Glass House Mountains family pays the price
By JOL Admin | 24 April 2015
Guest blogger: Vicki Shapcott, Heritage Library Leader, Sunshine Coast Council
Over 57,000 Queenslanders enlisted in the ‘Great War’ from 1914 to 1918. For many, their adventurous spirit and laughter were never to be experienced again in Australia.
Gilvear family L to R: Marion (later Mrs Jack Barr), William, Christina (nee Smith) and Christina (daughter - later Mrs Alec Barr), Nettie (Mrs Norm Wilson) and Thomas Gilvear Senior. The photograph was taken when Thomas was home from WW1, discharged for 'family reasons'.
Such is the story of the Scottish born Gilvear family of Glass House Mountains on the Sunshine Coast. Before war was declared, Thomas Gilvear ran a banana farm with his wife Christina and six older sons. In May 1916, he signed up at the age of 43 with six of his sons and they went on to fight at the front.
In 1917, James Smith Gilvear, applied for 10 days leave so he could help his mother plant some crops, ‘because my mother wants me to get off for ten days to plant an acre of bananas because she can’t get any help’.
While caring for the remaining four children and managing the farm, Christina Gilvear received telegrams with the news that three of her sons had been killed on the battlefields of France. Lance Corporal Alexander Smith Gilvear was killed in 1917 at Bullecourt. Private Robert Gilvear was killed in 1918 near Albert and Corporal Kenneth Gilvear was killed in action in 1918 at Sailley le Sec.

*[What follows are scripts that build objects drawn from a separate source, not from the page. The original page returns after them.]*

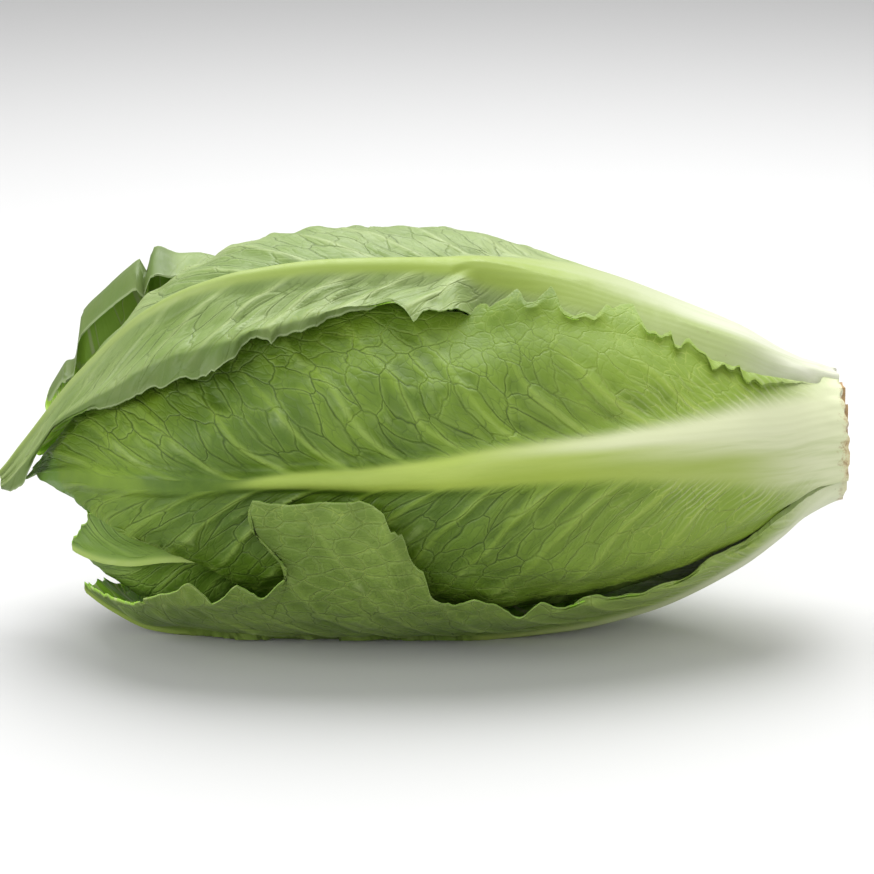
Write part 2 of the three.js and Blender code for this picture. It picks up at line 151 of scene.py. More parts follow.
def mid_z(x):
    return (top_z(x) + low_z(x)) / 2


def radius(x):
    return (top_z(x) - low_z(x)) / 2


def slant(x):
    return np.minimum(2.2, np.hypot(1, (radius(x + 2) - radius(x - 2)) / 4))


def place(x, a, d):
    r = radius(x)
    return np.stack([x, -(r * ROUND - d) * np.cos(a), mid_z(x) + (r - d) * np.sin(a)], -1)


def floor_depth(x, a):
    """Depth at which the surface under the head meets the floor."""
    s = np.sin(a)
    return np.where(s < -0.1, radius(x) + mid_z(x) / np.where(s < -0.1, s, -1), -99)


# ------------------------------------------------------------------ how deep the next leaf must start
X0, X1, DX, NA = -156.0, 150.0, 1.5, 216
NX = int((X1 - X0) / DX) + 1
DA = 2 * math.pi / NA
XS = X0 + DX * np.arange(NX)
reach = mix(12, 1.6, smooth(94, 138, XS))
reach_x = np.maximum(1, np.round(reach / DX)).astype(int)
reach_a = np.clip(np.round(reach / (np.maximum(12, radius(XS)) * DA)), 1, 20).astype(int)


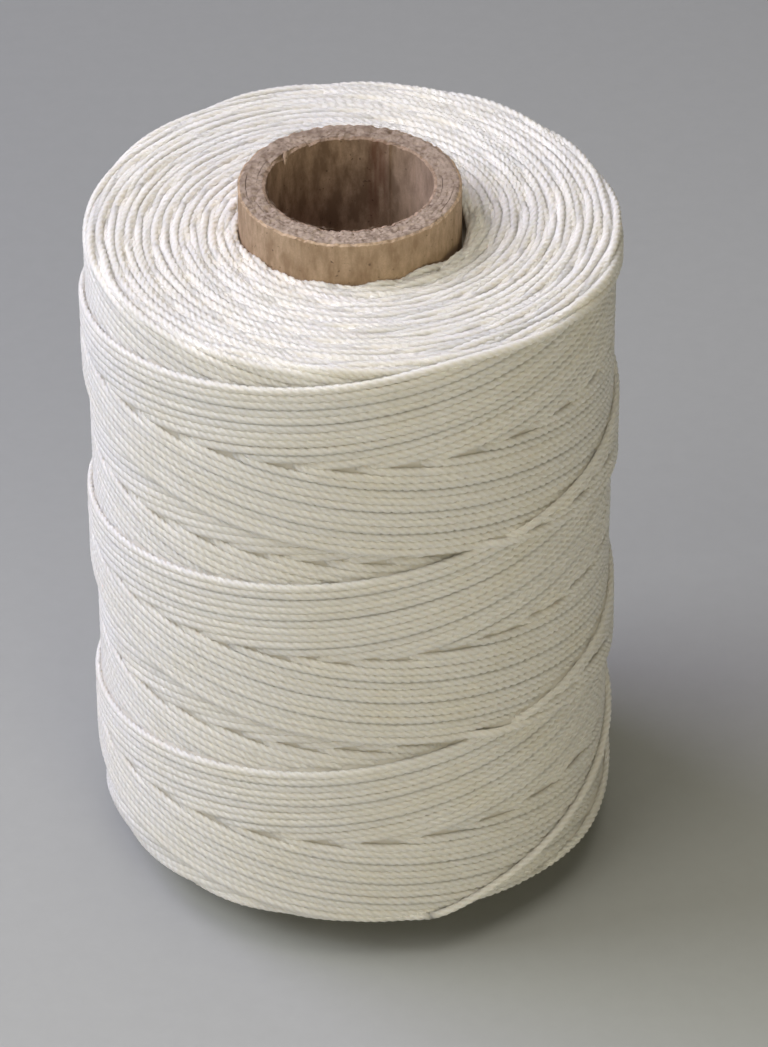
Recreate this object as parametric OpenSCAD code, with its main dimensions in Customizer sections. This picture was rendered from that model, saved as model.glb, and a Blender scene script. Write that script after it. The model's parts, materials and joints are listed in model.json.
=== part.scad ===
// Waxed thread spool: a plain paper tube cross-wound with one length of twisted thread.
// The origin is the centre of the tube's lower end, and the tube's axis runs along +Z.
// Azimuth is counted anticlockwise seen from above, and 0 is the side that faces -Y.

/* [Paper tube] */
// Bore of the tube, which slips over a winder's or a bench stand's spindle
bore_d = 19.05; // [18.5:0.05:20]
// Thickness of the whole tube wall
wall_t = 3.175; // [2.7:0.025:3.6]
// Length of the tube
tube_l = 88.9; // [84:0.1:100]
// Thickness of the thin paper ply that lines the bore
liner_t = 0.35; // [0.2:0.05:0.5]
// Thickness of the smooth kraft ply on the outside
outer_ply_t = 0.3; // [0.2:0.05:0.5]
// Lengthwise gap where the two edges of a ply meet
seam_w = 0.3; // [0.1:0.05:0.6]
// Azimuth of the lining's seam, on the far inside wall a little right of the middle
liner_seam_azimuth = 151; // [0:1:359]
// Turn from the seam of one ply to the seam of the next
seam_turn = 137; // [30:1:180]

/* [Wound thread] */
// Diameter over the wound thread, without the last wrap
package_d = 61.2; // [56:0.2:66]
// Height of the wound thread
package_h = 78.2; // [70:0.2:80]
// Width of the laid thread
thread_w = 1; // [0.6:0.05:1.2]
// Thickness of the laid thread, which the winding tension flattens
thread_t = 0.8; // [0.5:0.05:1]
// Rise of the thread over one turn of the package
wind_lead = 27; // [20:0.5:34]

/* [Last wrap and free end] */
// Rise of the last wrap over one turn, steeper because it is laid to finish the spool
last_lead = 50; // [30:1:60]
// Azimuth where the last wrap leaves the lower edge
last_start = 14; // [0:1:60]
// Azimuth where the free end can bend away from the package
end_hinge = 140; // [100:1:180]
// Angle of the package that the free end lies along
end_span = 64; // [20:1:90]

/* [Hidden] */
$fn = 96;

// One node each, so these counts follow the list above.
board_count = 4;
coat_count = 12;

bore_r = bore_d / 2;
tube_r = bore_r + wall_t;
board_t = (wall_t - liner_t - outer_ply_t) / board_count;
package_r = package_d / 2;
package_z = (tube_l - package_h) / 2;
// Radii between coats are kept to hundredths, so that neighbours meet face to face.
function coat_r(index) = round(100 * (tube_r + (package_r - tube_r) * index / coat_count)) / 100;

// Herringbone seams ring the package where rising and falling threads meet, every half lead.
seam_pitch = wind_lead / 2;
seam_groove_r = 0.4;
seam_reach = floor((package_h / 2 - thread_w) / seam_pitch);

// The last wrap rests on the package with a hair of air under it.
rest_gap = 0.04;
wrap_r = package_r + rest_gap + thread_t / 2;
bend_gap = 1.1;
bend_gap_angle = bend_gap / wrap_r * 180 / PI;
sweep_step = 2;
section_sides = 12;
// A nose is half a thickness long, and its rings stand at these angles round its profile.
nose_span = thread_t / 2 / wrap_r * 180 / PI;
nose_angles = [25, 55];

// Colours of the paper plies and of the thread.
kraft = [0.68, 0.56, 0.42];
board_grey = [0.56, 0.49, 0.42];
liner_brown = [0.45, 0.37, 0.31];
ivory = [0.95, 0.94, 0.9];
ivory_shade = [0.9, 0.89, 0.83];

// A full-length ply with one lengthwise seam.
module ply(inner_r, thickness, seam_azimuth) {
    outer_r = inner_r + thickness;
    difference() {
        cylinder(h = tube_l, r = outer_r);
        translate([0, 0, -1]) cylinder(h = tube_l + 2, r = inner_r);
        rotate([0, 0, seam_azimuth - 90])
            translate([inner_r - 1, -seam_w / 2, -1])
                cube([thickness + 2, seam_w, tube_l + 2]);
    }
}

module tube_liner() {
    color(liner_brown) ply(bore_r, liner_t, liner_seam_azimuth);
}

module tube_board(index) {
    color(board_grey)
        ply(bore_r + liner_t + (index - 1) * board_t, board_t, liner_seam_azimuth + index * seam_turn);
}

module tube_outer_ply() {
    color(kraft) ply(tube_r - outer_ply_t, outer_ply_t, liner_seam_azimuth + (board_count + 1) * seam_turn);
}

// The section of one coat, crowned at both ends where the thread turns back.
module coat_section(inner_r, outer_r) {
    crown_r = (outer_r - inner_r) / 2;
    translate([inner_r, crown_r]) square([outer_r - inner_r, package_h - 2 * crown_r]);
    for (z = [crown_r, package_h - crown_r])
        translate([inner_r + crown_r, z]) circle(crown_r);
}

// The thread that is laid while the pattern of turns walks once round the package.
module thread_coat(index) {
    translate([0, 0, package_z]) rotate_extrude() coat_section(coat_r(index - 1), coat_r(index));
}

module inner_coat(index) {
    color(index % 2 == 0 ? ivory : ivory_shade) thread_coat(index);
}

// The coat that shows on the side, with its herringbone seams.
module outer_coat() {
    color(ivory) difference() {
        thread_coat(coat_count);
        for (k = [-seam_reach : seam_reach])
            translate([0, 0, tube_l / 2 + k * seam_pitch])
                rotate_extrude() translate([package_r, 0]) circle(seam_groove_r);
    }
}

function wrap_z(azimuth) = package_z + thread_w / 2 + (azimuth - last_start) * last_lead / 360;
function wrap_point(azimuth, fullness, around) = [
    (wrap_r + fullness * thread_t / 2 * cos(around)) * cos(azimuth - 90),
    (wrap_r + fullness * thread_t / 2 * cos(around)) * sin(azimuth - 90),
    wrap_z(azimuth) + fullness * thread_w / 2 * sin(around)
];

// A stretch of flattened thread that climbs round the package, with a rounded nose at both ends.
// Each ring is its azimuth and its fullness, which falls towards the tip of a nose.
module laid_thread(from, to) {
    steps = ceil((to - from) / sweep_step);
    rings = concat(
        [for (a = nose_angles) [from - nose_span * cos(a), sin(a)]],
        [for (i = [0 : steps]) [from + (to - from) * i / steps, 1]],
        [for (a = nose_angles) [to + nose_span * sin(a), cos(a)]]
    );
    last = len(rings) - 1;
    points = [
        for (ring = rings)
            for (j = [0 : section_sides - 1])
                wrap_point(ring[0], ring[1], 360 * j / section_sides)
    ];
    start_cap = [[for (j = [section_sides - 1 : -1 : 0]) j]];
    end_cap = [[for (j = [0 : section_sides - 1]) last * section_sides + j]];
    // Each four-sided patch is two triangles, because its corners don't lie on one plane.
    side = [
        for (i = [0 : last - 1])
            for (j = [0 : section_sides - 1])
                let (
                    a = i * section_sides + j,
                    b = i * section_sides + (j + 1) % section_sides
                )
                for (f = [[a, b, a + section_sides], [b, b + section_sides, a + section_sides]]) f
    ];
    polyhedron(points = points, faces = concat(start_cap, side, end_cap));
}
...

Their father, Private Thomas Gilvear, requested a discharge from the army so that he could be with his wife and work the farm. On July 9, 1918, he received a letter from General Birdwood advising that due to the loss of his sons he was approved to return to Australia. The Brigadier-General noted that Thomas Gilvear had suffered more than his fair share for his country.
The Gilvear's other sons were wounded in action - Sargeant Thomas Gilvear Jnr at Messines in 1917, Private James Gilvear lost a leg and Private John Gilvear was wounded in 1918.
This is a unique story in today’s world but it was not uncommon to small towns where fine young men had enlisted as mates in the same units and then gone together into battle never to return to their home towns. Mrs Gilvear remained heartbroken due to the tragedy she experienced all of her life. At the end of World War 1, Beerwah townspeople climbed Mt Coochin, one of the Glass House Mountains and lit a celebration fire. One local resident stated, 'everywhere you looked there were bonfires on hilltops.’ Three of the Gilvear boys would never see their home town mountains again.